All these things are silly. I know that. And yet, they've taken purchase, and in some symbolic sense, staying on this side of the water protects me. I feel I need to get over it, but I don't know how. When one of my old friends treats me the way I used to be treated, a response trapped in the past that I avoid with great effort in my 'new' life, I get unnecessarily hurt. It's like I have this complex about people understanding my true motivations at all times. I want that. I want things to be simple, uninterpretable. I want to be a positive entity.

The truth is, I'm not always that in my current existence. That perception is false. It's a backlash, a response to this odd persona I adopt, that I desire truth and transparency and clearness of motivation in even greater quantities. It's no one's fault, and yet it's entirely my responsibility.

My friends - old and new - would say I think too much and too hard about these sorts of things. They are right. When it manifests in their frustration, when I can tell they're tired of my analysis, it hurts me worse than anything else, because it's a condemnation of my greatest struggle. We're all tired of my shit.
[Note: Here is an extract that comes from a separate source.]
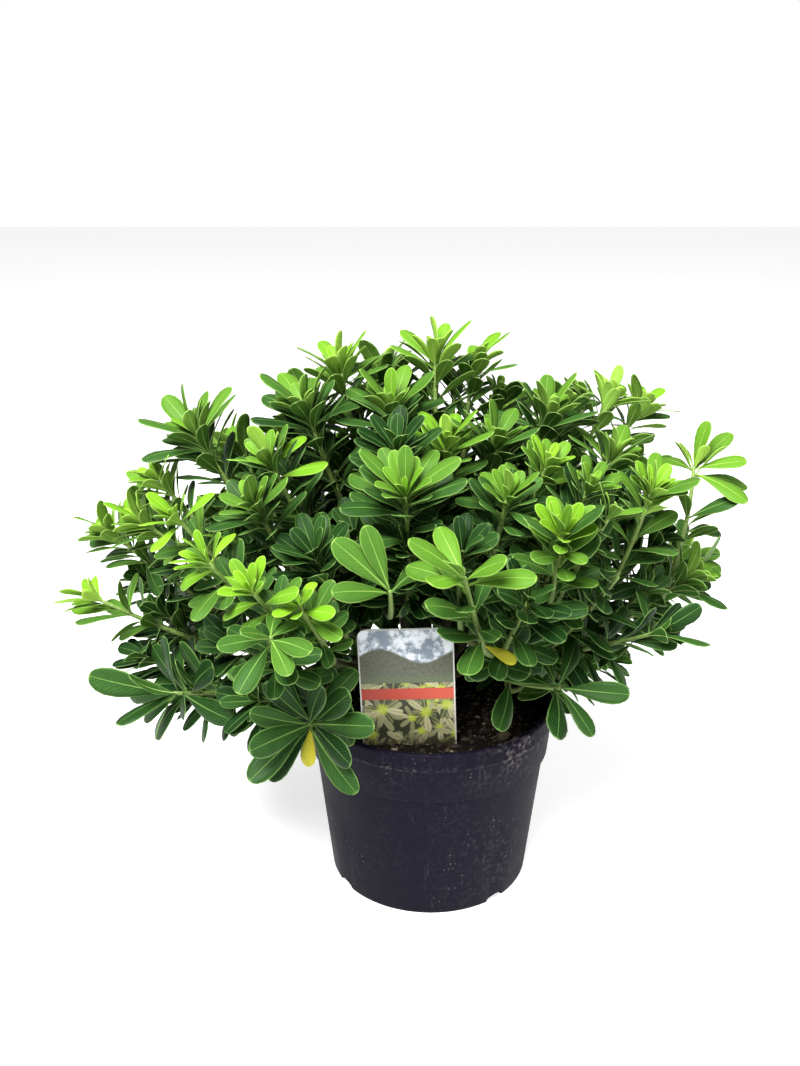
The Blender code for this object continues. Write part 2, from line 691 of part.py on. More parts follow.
def choose_leaves(index, owner, path, solids):
    """Leaves of a shoot, each turned or shortened until it is clear of all that is placed."""
    row = SHOOTS[index]
    draw = random.Random(SEED + 17 * index)
    if index + 1 in FRONT_LEAVES:
        facing = MORE_FACING.get(index + 1, FRONT_FACING)
        plans = front_plans(path, row, FRONT_LEAVES[index + 1], facing, draw)
    else:
        plans = spiral_plans(path, row, draw)
    placed = []
    own = []
    for plan in plans:
        for trial in trials(plan, leaf_spot(path, plan.share)[1]):
            test = Piece(owner, leaf_blade(path, trial, CLEARANCE, CLEAR_FROM))
            if any(other.owner != owner and test.meets(other) for other in solids):
                continue
            outer = Piece(owner, leaf_blade(path, trial, OWN_CLEARANCE, OWN_CLEAR_FROM))
            if any(outer.meets(other) for other in own):
                continue
            placed.append(trial)
            own.append(outer)
            solids.append(Piece(owner, leaf_blade(path, trial, 0.0)))
            break
    return placed


def stem_radii():
    radii = []
    for i in range(STEM_STEPS + 1):
        share = i / STEM_STEPS
        radii.append((TWIG_RADII[1] + (STEM_TIP_RADIUS - TWIG_RADII[1]) * share) * MM)
    return radii


def pot_piece():
    return turned(((0.0, 0.0),) + POT_OUTSIDE + POT_INSIDE + ((0.0, 2.4),), POT_SIDES)


def make_pot(material):
    pot = new_object("pot", pot_piece(), material)
    notches = []
    middle = 0.5 * (NOTCH_INNER + NOTCH_OUTER) * MM
    depth = (NOTCH_OUTER - NOTCH_INNER) * MM
    for bearing in NOTCH_BEARINGS:
        angle = math.radians(bearing - 90.0)
        centre = (middle * math.cos(angle), middle * math.sin(angle), 0.0)
        size = (depth, NOTCH_WIDTH * MM, 2.0 * NOTCH_HEIGHT * MM)
        notches.append(new_object("notch", boxed(size, centre, angle), None))
    apply_boolean(pot, "DIFFERENCE", notches)
    smooth_round(pot)


def soil_piece():
    fit = FIT_GAP + 0.05
    (wall_radius, wall_height) = POT_INSIDE[2]
    (shelf_radius, shelf_height) = POT_INSIDE[3]
    (low_radius, low_height) = POT_INSIDE[4]
    profile = (
        (0.0, POT_INSIDE[5][1] + fit),
        (POT_INSIDE[5][0] - fit, POT_INSIDE[5][1] + fit),
        (low_radius - fit, low_height + fit),
        (shelf_radius - fit, shelf_height),
        (wall_radius - fit, wall_height + fit),
        (wall_radius - fit + 0.2, SOIL_EDGE_HEIGHT),
    )
    hole = (
        (STEM_HOLE_RADIUS, SOIL_CENTRE_HEIGHT),
        (STEM_HOLE_RADIUS, STEM_HOLE_FLOOR),
        (0.0, STEM_HOLE_FLOOR),
    )
    return turned(profile + (SOIL_SHOULDER,) + hole, POT_SIDES)


def tag_outline():
    """Outline of the picture tag in mm: pointed foot, straight sides, rounded top corners."""
    half = 0.5 * TAG_WIDTH
    right = [(0.0, -TAG_POINT), (half, -TAG_SHOULDER), (half, TAG_TOP - TAG_CORNER)]
    for i in range(1, 4):
        angle = math.radians(30.0 * i)
        x = half - TAG_CORNER + TAG_CORNER * math.cos(angle)
        z = TAG_TOP - TAG_CORNER + TAG_CORNER * math.sin(angle)
        right.append((x, z))
    left = [(-x, z) for x, z in reversed(right) if x > 0.0]
    return right + left


def tag_piece(grow):
    """The tag as a plate; grow widens it on all sides, in mm, to cut its slot."""
    outline = tag_outline()
    centre_height = 0.5 * TAG_TOP
    points = []
    for depth in (-0.5, 0.5):
        for x, z in outline:
            wide = x * (1.0 + 2.0 * grow / TAG_WIDTH)
            tall = centre_height + (z - centre_height) * (1.0 + 2.0 * grow / TAG_TOP)
            points.append(Vector((wide, depth * (TAG_THICKNESS + 2.0 * grow), tall)) * MM)
    count = len(outline)
    faces = [tuple(range(count)), tuple(reversed(range(count, 2 * count)))]
    for i in range(count):
        j = (i + 1) % count
        faces.append((j, i, i + count, j + count))
    roll = math.radians(TAG_ROLL)
    yaw = math.radians(TAG_YAW)
    foot = Vector(TAG_FOOT) * CM
    placed = []
    for p in points:
        x = p.x * math.cos(roll) + p.z * math.sin(roll)
        z = -p.x * math.sin(roll) + p.z * math.cos(roll)
        placed.append(
            foot
            + Vector((x * math.cos(yaw) - p.y * math.sin(yaw), x * math.sin(yaw) + p.y * math.cos(yaw), z))
        )
    return placed, faces


def branch_pieces(shoot_rows):
    """Trunk, one limb to each fork and one twig to the foot of each shoot."""
    crown = Vector(CROWN) * CM
    foot = Vector((0.0, 0.0, TRUNK_FOOT * MM))
    bend = Vector((0.0, 0.0, TRUNK_BEND * MM))
    radii = [TRUNK_RADIUS * MM, TRUNK_RADIUS * MM, CROWN_RADIUS * MM]
    pieces = [tube([foot, bend, crown], radii, TRUNK_SIDES)]
    ways = {}
    for letter, fork in FORKS.items():
        end = Vector(fork) * CM
        flat = Vector((end.x, end.y, 0.0)).normalized()
        start = crown - UP * (6.0 * MM) + flat * (1.5 * MM)
        way = (end - start).normalized()
        start_way = (flat * 0.5 + UP * 0.6).normalized()
        ways[letter] = (end - start).normalized()
        radii = [LIMB_RADII[0] * MM, 0.5 * sum(LIMB_RADII) * MM, LIMB_RADII[1] * MM]
        path = curve(start, start_way, end + way * (2.0 * MM), way, 2)
        pieces.append(tube(path, radii, LIMB_SIDES))
    for row in shoot_rows:
        path, foot_way = shoot_frame(row)
        end = path[0] - foot_way * (JOINT_GAP * MM)
        fork = Vector(FORKS[row.fork]) * CM
        way = (ways[row.fork] * 0.5 + (end - fork).normalized() * 0.5).normalized()
        start = fork - ways[row.fork] * (1.0 * MM)
        radii = [TWIG_RADII[0] * MM, 0.5 * sum(TWIG_RADII) * MM, TWIG_RADII[1] * MM]
        path = curve(start, way, end, foot_way, 2)
        pieces.append(tube(path, radii, STEM_SIDES, last_way=foot_way))
    return pieces


def shoot_name(index):
    return f"leafy_shoot_{index + 1:02d}"


def make_shoots(materials, solids):
    """Stems first, so that every leaf is kept clear of every stem."""
    paths = []
    for index, row in enumerate(SHOOTS):
        path, foot_way = shoot_frame(row)
        stem = tube(path, stem_radii(), STEM_SIDES, first_way=foot_way)
        paths.append((path, stem))
        solids.append(Piece(shoot_name(index), stem))
    for index, row in enumerate(SHOOTS):
        name = shoot_name(index)
        path, stem = paths[index]
        plans = choose_leaves(index, name, path, solids)
        material = materials[row.tone]
        shoot = new_object(name, stem, material)
        blades = [new_object("blade", leaf_blade(path, plan, 0.0), material) for plan in plans]
        apply_boolean(shoot, "UNION", blades)


def main():
    clear_scene()
    black = new_material("black_pot_plastic", (0.018, 0.017, 0.022, 1.0), 0.6)
    earth = new_material("dark_compost", (0.022, 0.014, 0.009, 1.0), 0.95)
    card = new_material("tag_print", (0.32, 0.30, 0.24, 1.0), 0.35)
    bark = new_material("green_brown_bark", (0.10, 0.10, 0.04, 1.0), 0.7)
    leaves = {}
    for tone, colour in TONES.items():
        leaves[tone] = new_material(tone + "_leaf", colour, 0.38)

    solids = [Piece("pot", pot_piece()), Piece("soil", soil_piece())]
    solids.append(Piece("plant_tag", tag_piece(0.0)))
    make_pot(black)

    soil = new_object("soil", soil_piece(), earth)
    slot = new_object("slot", tag_piece(TAG_SLOT), None)
    apply_boolean(soil, "DIFFERENCE", [slot])
    smooth_round(soil)
    new_object("plant_tag", tag_piece(0.0), card)

    pieces = branch_pieces(SHOOTS)
    for piece in pieces:
        solids.append(Piece("branches", piece))
    branches = new_object("branches", pieces[0], bark)
    apply_boolean(branches, "UNION", [new_object("limb", piece, bark) for piece in pieces[1:]])
    smooth_round(branches)
    make_shoots(leaves, solids)


main()
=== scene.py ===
import math
import random
from collections import namedtuple

import bpy
import numpy as np
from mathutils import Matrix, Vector, noise
from mathutils.bvhtree import BVHTree


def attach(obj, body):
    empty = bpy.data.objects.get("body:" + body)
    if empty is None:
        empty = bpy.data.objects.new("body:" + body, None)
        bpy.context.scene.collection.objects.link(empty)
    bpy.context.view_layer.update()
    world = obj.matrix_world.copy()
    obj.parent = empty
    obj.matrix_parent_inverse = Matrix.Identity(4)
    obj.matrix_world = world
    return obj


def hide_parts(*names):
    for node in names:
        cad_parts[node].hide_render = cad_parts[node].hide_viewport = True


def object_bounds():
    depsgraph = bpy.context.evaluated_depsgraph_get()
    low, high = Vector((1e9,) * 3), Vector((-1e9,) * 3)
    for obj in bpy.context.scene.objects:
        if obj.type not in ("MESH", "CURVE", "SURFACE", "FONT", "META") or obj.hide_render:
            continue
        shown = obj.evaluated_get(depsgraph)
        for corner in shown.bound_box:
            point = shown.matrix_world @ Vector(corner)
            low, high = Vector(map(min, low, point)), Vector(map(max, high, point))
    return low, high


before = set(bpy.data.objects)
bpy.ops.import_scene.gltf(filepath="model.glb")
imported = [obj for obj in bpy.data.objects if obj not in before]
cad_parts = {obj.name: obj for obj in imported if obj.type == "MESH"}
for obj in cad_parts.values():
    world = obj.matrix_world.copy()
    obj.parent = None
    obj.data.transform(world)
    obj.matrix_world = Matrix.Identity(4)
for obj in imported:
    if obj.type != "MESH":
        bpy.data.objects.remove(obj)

# Potted dwarf pittosporum: fine foliage, stems, bark, compost, pot and tag around the CAD frame.
# The tables and the rules for stems and leaves repeat those of the CAD part, so each of its leaves
# is replaced by a finer one in the same place, and further leaves fill the rosettes between them.

CAD_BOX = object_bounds()
MM = 0.001
CM = 0.01
UP = Vector((0.0, 0.0, 1.0))

# Woody framework: crown in cm, radii in mm, forks in cm.
CROWN = (0.0, 0.4, 15.6)
TRUNK_FOOT = 114.3
TRUNK_BEND = 139.0
TRUNK_RADIUS = 8.5
CROWN_RADIUS = 7.6
TRUNK_SIDES = 8
LIMB_RADII = (4.6, 3.3)
TWIG_RADII = (2.7, 2.2)
STEM_RADII = (2.2, 1.4)
JOINT_GAP = 0.3
STEM_STEPS = 2
STEM_SIDES = 4
LIMB_SIDES = 5
FORKS = {
    "a": (-9.0, -0.5, 18.6),
    "b": (-7.5, -1.5, 22.0),
    "c": (-7.4, -4.8, 19.6),
    "d": (-4.0, -2.6, 24.4),
    "e": (-2.6, 0.6, 25.0),
    "f": (1.6, 1.6, 25.0),
    "g": (4.8, -5.0, 20.4),
    "h": (8.0, -3.0, 21.2),
    "i": (9.2, 0.6, 19.0),
    "j": (6.0, 4.0, 24.0),
    "k": (6.0, 7.0, 19.4),
    "l": (-3.0, 6.0, 22.0),
    "m": (-8.0, 6.0, 19.6),
}

# Leaf blade: thickness in mm, width as a share of the length, and the outline rows from root to
# tip as (share of the length, share of the half width).
LEAF_THICKNESS = 0.8
LEAF_WIDTH_SHARE = 0.34
LEAF_SHOULDER = (0.44, 0.66)
LEAF_BELLY = (0.77, 1.0)
LEAF_END = (0.985, 0.36)
# Bend of an old blade in degrees, what a young one has less by either leaf rule, and the lift of
# the edges as a share of the half width.
OLD_ARCH = 30.0
ARCH_LOSS = (12.0, 14.0)
CUP = (-0.1, 0.26)

# General rule for a shoot: leaves in a spiral, angles from the stem in degrees, lowest to top.
SPIRAL_LEAVES = 6
GOLDEN_ANGLE = 137.5
SPIRAL_PITCH = (68.0, 24.0)
SPIRAL_SHARE = 0.55

# Placing: leaves keep CLEARANCE mm from other pieces, by turning, lifting and shortening in steps.
CLEARANCE = 0.7
OWN_CLEARANCE = 0.25
# Share of a leaf's length from which it is kept clear of other pieces, and of its own shoot's leaves.
CLEAR_FROM = 0.04
OWN_CLEAR_FROM = 0.3
TRY_SCALES = (1.0, 0.88, 0.76)
TRY_TURNS = (0, 10, -10, 20, -20, 32, -32, 44, -44)
TRY_RAISES = (0, -10, 10, -20)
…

I think, perhaps, your old home town isn't the best place to go on vacation. At least my wife got a week away from me. That was probably important. Working from home, I'm here all the time, and she doesn't get much solitude.

Plus, I'm handsy.

Short Answer: What's the conclusion here? We all need to go easier on ourselves, that's for sure. If we're going to be the stars of our own movies, it would help if we were also our biggest fans. Relaxation has become a big word for me. I wish it wasn't. I wish it was a state of being I could slide into with ease. Maybe if I could just relax a little.